One of the pastors characterized our 3-day women’s conference as an “historical event” for the women because it was the first time that these women were able to leave the duties of their home for an extended amount of time to experience spiritual renewal.


Overall, we were able to speak and minister to over 800 women and children, and a few men and boys, while we visited the country.

With our 3 day conference I was able to personally minister to young girls. The love we received was so incredibly welcoming. Every girl would love you as if you were always family. Their hearts were so open for us that it was heart-breaking to leave them.

The little girl’s stories were also impactful to me. Every story I heard dealt with poverty, loss, and sickness, but gratitude to be alive. Many homes that we were able to see were of small buildings made of concrete, barred windows, cheap tile and/or mud floors with tin roofs.


Also, every single home and business was barred with black iron. It was frightening – theft rates were high. Protecting your home meant barring your windows and doors. Even the bank’s security system had soldiers sitting outside with rifles in case a robbery were to happen.

One of the greatest lessons I received from visiting the country was gaining empathy and understanding for individuals in the United States who speak Spanish and cannot speak English.

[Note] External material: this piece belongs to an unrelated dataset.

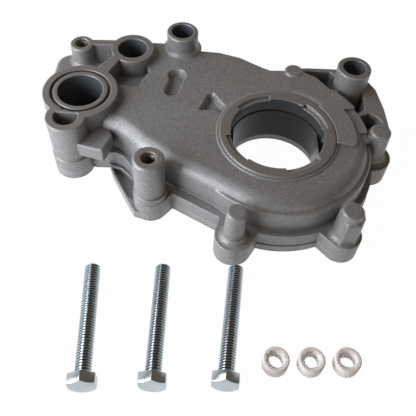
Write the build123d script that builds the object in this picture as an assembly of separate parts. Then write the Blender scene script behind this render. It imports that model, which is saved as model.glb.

I thoroughly enjoyed ministering and getting to know the women and children, but the language barrier was disheartening and frustrating. I wish I could speak Spanish fluently so that I could have held a normal conversation with the girls, ask where the nearest restroom was, and order food and essentials with ease. Not knowing the language of the country makes you feel more of a foreigner than you thought you would feel. But that didn’t stop us from trying – our translator, Dariza, was excellent and spoke exceptional English.

Fumbling with our pesos was also a great struggle, but many cashiers were kind enough to assist us and help us sort out our funds while trying to make a purchase. These, however, were cashiers in major stores.  If you wanted to go to the market, where average people bargain and sell, then keep your money close. The experience of going to the market was thrilling, but overwhelming.


As soon as you walked into the market, every buyer would bombard you with “would you like to buy, you are so pretty/handsome and you need this, and I’ll take this much for it.” The market people spoke English, because many foreigners visited the market, but I wouldn’t want to go back. Unlike the U.S where you can enjoy your shopping experience, in the Dominican it is more of a hassle – I would rarely choose to shop if I could.


Although the country is vastly different from mine I would indeed love to go back again. I left my home to visit a new world and make an impact on their lives, but instead, a new home was created for me and a piece of my heart resides there.

Everyone should travel – at least once!



PS: There is no such thing as stoplights and stop signs. They are rarely found! If you want to have a heart-attack – then drive down there. It won’t take long.